> [Given information]
════
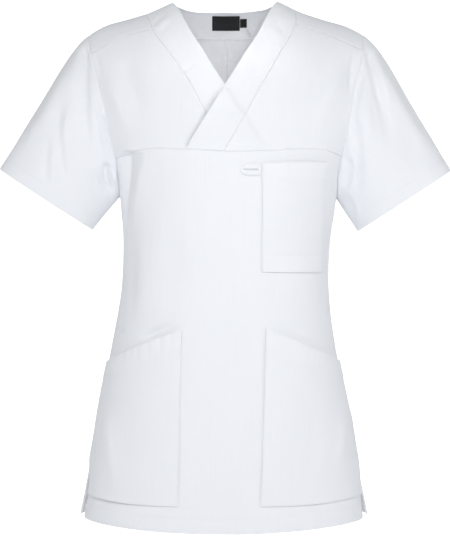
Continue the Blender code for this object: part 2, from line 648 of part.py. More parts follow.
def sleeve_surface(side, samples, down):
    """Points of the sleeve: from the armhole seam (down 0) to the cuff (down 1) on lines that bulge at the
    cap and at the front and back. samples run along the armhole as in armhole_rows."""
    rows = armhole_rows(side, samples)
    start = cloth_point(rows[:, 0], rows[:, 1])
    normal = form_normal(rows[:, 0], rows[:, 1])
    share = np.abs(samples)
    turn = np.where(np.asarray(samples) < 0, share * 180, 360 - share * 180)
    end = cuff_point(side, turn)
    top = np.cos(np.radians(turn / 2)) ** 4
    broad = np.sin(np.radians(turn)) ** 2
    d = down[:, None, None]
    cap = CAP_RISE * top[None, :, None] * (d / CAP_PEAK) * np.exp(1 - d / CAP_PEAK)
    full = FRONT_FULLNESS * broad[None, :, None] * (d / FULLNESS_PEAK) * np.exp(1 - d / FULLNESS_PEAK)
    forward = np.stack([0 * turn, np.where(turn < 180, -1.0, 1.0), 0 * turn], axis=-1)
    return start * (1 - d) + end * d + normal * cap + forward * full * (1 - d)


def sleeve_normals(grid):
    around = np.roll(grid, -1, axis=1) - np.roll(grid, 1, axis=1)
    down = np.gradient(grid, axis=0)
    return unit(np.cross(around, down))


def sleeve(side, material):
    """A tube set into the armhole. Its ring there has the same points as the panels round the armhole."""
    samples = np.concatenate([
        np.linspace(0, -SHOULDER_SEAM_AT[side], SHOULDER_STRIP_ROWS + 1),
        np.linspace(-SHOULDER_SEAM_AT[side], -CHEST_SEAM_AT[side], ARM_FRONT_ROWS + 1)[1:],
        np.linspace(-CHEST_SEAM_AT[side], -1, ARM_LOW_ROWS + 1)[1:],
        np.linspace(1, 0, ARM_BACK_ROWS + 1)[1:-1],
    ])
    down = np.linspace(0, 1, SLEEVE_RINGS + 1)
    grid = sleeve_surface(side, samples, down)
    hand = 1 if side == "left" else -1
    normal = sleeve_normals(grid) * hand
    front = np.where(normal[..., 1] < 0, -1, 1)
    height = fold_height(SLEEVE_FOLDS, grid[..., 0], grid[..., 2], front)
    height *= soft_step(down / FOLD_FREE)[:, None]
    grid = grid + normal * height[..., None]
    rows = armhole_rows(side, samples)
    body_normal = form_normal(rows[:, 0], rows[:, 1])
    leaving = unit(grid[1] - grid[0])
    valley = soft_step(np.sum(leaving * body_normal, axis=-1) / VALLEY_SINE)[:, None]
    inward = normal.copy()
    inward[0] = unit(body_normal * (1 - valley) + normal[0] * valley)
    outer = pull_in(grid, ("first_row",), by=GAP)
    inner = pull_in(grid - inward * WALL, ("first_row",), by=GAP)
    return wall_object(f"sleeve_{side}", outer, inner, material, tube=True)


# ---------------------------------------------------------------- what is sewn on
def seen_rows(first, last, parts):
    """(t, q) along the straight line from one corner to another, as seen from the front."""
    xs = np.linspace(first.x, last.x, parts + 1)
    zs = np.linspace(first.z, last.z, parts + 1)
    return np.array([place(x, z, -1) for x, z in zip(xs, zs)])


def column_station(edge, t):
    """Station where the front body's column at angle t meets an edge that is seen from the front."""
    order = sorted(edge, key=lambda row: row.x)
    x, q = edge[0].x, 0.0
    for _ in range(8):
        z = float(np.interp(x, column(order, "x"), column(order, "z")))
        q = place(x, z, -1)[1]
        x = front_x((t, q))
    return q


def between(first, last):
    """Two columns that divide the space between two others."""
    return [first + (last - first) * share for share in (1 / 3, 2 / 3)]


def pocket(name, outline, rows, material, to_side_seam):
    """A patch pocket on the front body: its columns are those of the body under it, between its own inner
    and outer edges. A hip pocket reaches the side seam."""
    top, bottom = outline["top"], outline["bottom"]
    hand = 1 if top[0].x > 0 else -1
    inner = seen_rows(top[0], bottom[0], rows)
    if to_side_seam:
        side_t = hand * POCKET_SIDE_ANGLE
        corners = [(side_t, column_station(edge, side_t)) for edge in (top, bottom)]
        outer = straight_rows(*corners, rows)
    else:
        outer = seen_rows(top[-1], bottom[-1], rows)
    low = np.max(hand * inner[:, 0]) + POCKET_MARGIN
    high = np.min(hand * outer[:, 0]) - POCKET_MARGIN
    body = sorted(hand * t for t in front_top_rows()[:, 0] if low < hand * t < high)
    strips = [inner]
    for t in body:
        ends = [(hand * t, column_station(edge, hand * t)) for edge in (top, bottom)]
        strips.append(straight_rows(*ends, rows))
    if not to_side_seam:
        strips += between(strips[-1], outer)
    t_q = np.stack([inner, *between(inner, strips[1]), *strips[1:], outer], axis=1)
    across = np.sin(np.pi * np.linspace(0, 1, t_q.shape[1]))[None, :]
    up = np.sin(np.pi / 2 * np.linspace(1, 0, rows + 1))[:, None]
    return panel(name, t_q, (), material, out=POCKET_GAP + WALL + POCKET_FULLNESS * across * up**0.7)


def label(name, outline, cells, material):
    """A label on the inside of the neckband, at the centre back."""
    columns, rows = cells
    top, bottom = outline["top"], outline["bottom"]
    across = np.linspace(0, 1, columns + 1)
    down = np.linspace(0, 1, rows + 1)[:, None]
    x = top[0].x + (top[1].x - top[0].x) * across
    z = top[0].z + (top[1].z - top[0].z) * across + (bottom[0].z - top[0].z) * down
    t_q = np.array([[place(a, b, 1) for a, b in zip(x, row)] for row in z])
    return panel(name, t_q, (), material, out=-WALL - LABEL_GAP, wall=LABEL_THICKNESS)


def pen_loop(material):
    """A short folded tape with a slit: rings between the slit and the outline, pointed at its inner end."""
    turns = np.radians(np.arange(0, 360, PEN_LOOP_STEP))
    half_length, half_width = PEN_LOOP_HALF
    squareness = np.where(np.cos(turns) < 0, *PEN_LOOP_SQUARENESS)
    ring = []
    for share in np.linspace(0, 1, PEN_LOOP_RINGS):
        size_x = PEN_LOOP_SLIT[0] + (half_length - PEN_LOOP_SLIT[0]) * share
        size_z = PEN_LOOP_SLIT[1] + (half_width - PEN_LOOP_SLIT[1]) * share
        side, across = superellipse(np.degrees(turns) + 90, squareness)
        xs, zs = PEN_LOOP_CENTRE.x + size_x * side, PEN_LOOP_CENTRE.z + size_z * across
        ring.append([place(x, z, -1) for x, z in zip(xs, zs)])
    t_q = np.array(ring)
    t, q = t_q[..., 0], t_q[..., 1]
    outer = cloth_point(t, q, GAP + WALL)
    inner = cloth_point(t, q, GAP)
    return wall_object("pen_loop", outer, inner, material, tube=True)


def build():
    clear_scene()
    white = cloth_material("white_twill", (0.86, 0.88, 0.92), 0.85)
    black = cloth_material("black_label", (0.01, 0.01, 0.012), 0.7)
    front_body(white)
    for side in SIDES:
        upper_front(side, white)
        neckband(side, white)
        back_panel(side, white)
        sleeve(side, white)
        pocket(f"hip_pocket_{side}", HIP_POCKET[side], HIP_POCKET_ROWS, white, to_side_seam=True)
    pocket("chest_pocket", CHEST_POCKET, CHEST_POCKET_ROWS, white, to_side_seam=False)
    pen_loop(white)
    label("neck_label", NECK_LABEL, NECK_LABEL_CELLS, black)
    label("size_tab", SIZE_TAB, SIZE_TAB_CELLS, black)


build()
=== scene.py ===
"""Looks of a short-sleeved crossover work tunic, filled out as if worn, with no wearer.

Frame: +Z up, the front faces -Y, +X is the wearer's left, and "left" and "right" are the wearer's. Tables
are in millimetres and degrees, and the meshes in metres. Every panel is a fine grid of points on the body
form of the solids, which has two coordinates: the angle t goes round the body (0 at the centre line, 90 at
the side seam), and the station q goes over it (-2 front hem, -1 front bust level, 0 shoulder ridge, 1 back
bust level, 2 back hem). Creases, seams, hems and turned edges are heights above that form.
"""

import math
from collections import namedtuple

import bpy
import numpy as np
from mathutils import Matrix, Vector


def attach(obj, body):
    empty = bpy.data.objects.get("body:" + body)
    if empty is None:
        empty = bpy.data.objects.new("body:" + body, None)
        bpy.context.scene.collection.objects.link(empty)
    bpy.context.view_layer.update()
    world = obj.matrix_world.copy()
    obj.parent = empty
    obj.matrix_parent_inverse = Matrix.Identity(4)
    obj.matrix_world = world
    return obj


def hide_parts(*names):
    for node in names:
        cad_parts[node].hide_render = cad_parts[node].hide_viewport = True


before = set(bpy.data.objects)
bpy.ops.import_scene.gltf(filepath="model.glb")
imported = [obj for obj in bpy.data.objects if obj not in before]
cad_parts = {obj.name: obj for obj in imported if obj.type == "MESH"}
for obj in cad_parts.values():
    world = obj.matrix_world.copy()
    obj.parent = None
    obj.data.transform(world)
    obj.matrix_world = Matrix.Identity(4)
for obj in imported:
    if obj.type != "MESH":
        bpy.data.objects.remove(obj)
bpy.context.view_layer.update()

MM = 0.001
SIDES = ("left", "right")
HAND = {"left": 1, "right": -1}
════
Starting with the line that contains "bpy.context.scene.collection.objects.link(empty)", print each line through the last one in the listing. Include both end lines and add nothing.

> [Response to the exercise]
        bpy.context.scene.collection.objects.link(empty)
    bpy.context.view_layer.update()
    world = obj.matrix_world.copy()
    obj.parent = empty
    obj.matrix_parent_inverse = Matrix.Identity(4)
    obj.matrix_world = world
    return obj


def hide_parts(*names):
    for node in names:
        cad_parts[node].hide_render = cad_parts[node].hide_viewport = True


before = set(bpy.data.objects)
bpy.ops.import_scene.gltf(filepath="model.glb")
imported = [obj for obj in bpy.data.objects if obj not in before]
cad_parts = {obj.name: obj for obj in imported if obj.type == "MESH"}
for obj in cad_parts.values():
    world = obj.matrix_world.copy()
    obj.parent = None
    obj.data.transform(world)
    obj.matrix_world = Matrix.Identity(4)
for obj in imported:
    if obj.type != "MESH":
        bpy.data.objects.remove(obj)
bpy.context.view_layer.update()

MM = 0.001
SIDES = ("left", "right")
HAND = {"left": 1, "right": -1}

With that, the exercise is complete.